Vicky Duckworth adds: “There should be more coverage of us, we have done as well [electorally] as Ukip.”

“It’s because Ukip are the establishment, not challenging the establishment,” says Rosie Pearce. “We are scaring them.” Penny Kemp, from London, says: “It’s not even just about Ukip – they [the media] should be giving us as much attention as they do the Lib Dems – we are polling the same as the Lib Dems, so why aren’t we getting recognition for that?”

Ukip’s policies and the Greens’ could scarcely be more different. The Greens are pro-Europe and sympathetic to immigration, attacking policies they say hurt people on benefits such as the bedroom tax, strongly in favour of renewable energy. (One of Farage’s favourite topics, after immigration and the economy, is wind farms. He doesn’t like them.) In style, too, they are poles apart. The party’s democratic structure would never permit the kind of brutal tactics employed by Farage, when he ousted Roger Lord as candidate for Clacton, in favour of the Tory defector, Douglas Carswell. (The disgruntled Lord warned in the Guardian: “Can anyone really trust him? Would you really sign a treaty with this man?”)

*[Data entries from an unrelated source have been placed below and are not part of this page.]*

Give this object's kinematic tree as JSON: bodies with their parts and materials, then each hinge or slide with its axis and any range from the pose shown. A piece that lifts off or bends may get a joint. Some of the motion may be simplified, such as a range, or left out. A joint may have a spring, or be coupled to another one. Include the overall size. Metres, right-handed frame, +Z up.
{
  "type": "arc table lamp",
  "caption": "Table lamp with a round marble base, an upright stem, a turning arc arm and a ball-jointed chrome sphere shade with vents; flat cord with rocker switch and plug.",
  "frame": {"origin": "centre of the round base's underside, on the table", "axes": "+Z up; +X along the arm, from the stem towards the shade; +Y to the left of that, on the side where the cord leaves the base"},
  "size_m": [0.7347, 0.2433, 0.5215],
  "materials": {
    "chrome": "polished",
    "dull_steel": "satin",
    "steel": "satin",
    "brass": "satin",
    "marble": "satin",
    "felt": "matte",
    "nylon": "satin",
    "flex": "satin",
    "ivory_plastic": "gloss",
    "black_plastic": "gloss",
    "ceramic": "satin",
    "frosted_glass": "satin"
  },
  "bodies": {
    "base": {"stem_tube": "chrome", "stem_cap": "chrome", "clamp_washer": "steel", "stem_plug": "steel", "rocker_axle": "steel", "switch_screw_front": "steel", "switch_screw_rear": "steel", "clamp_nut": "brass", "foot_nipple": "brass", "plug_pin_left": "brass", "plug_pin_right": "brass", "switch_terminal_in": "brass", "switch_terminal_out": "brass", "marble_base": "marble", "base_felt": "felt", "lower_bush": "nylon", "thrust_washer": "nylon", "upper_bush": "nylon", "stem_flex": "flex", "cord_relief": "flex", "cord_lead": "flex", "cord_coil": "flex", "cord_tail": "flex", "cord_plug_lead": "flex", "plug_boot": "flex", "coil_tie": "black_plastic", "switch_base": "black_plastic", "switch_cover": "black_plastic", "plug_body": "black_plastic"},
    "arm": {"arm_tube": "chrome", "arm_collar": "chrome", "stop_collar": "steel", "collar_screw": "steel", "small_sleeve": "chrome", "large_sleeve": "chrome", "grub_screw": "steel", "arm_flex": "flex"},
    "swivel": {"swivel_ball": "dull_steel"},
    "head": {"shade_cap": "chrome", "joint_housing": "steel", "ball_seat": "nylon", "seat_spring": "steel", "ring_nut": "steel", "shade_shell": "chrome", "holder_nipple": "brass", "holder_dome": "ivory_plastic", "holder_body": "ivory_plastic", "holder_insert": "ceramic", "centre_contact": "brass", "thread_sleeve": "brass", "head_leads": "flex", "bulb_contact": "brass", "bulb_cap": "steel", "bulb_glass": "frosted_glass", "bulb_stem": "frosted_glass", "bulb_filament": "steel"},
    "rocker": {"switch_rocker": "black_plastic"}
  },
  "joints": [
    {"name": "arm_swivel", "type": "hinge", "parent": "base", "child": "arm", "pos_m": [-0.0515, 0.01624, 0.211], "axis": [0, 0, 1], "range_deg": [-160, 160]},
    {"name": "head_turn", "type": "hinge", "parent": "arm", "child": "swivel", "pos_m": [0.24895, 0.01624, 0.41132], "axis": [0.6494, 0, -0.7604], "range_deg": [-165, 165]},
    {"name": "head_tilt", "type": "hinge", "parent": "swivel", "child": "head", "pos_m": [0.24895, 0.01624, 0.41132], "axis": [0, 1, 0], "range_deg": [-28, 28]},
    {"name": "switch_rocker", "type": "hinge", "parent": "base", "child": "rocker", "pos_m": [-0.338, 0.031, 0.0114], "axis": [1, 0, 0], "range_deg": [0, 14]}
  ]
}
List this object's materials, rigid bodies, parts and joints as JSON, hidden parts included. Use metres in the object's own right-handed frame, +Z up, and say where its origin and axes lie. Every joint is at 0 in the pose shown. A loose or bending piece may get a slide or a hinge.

Demographically, Ukip’s core support lies among older voters while the Greens appeal strongly to the young. “Young people have suffered a real kicking from austerity,” says Pearce. “Our policies are very popular with the young,” adds Vicky Duckworth.

One Response

  1. I’d love to feel able to vote ‘Green’ but they are far too left-wing for me. Unrealistically so in my opinion. My ex-wife was a member and in fact stood as a candidate in a general election some years ago. There would be no chance at all for the finances of the country if they were elected!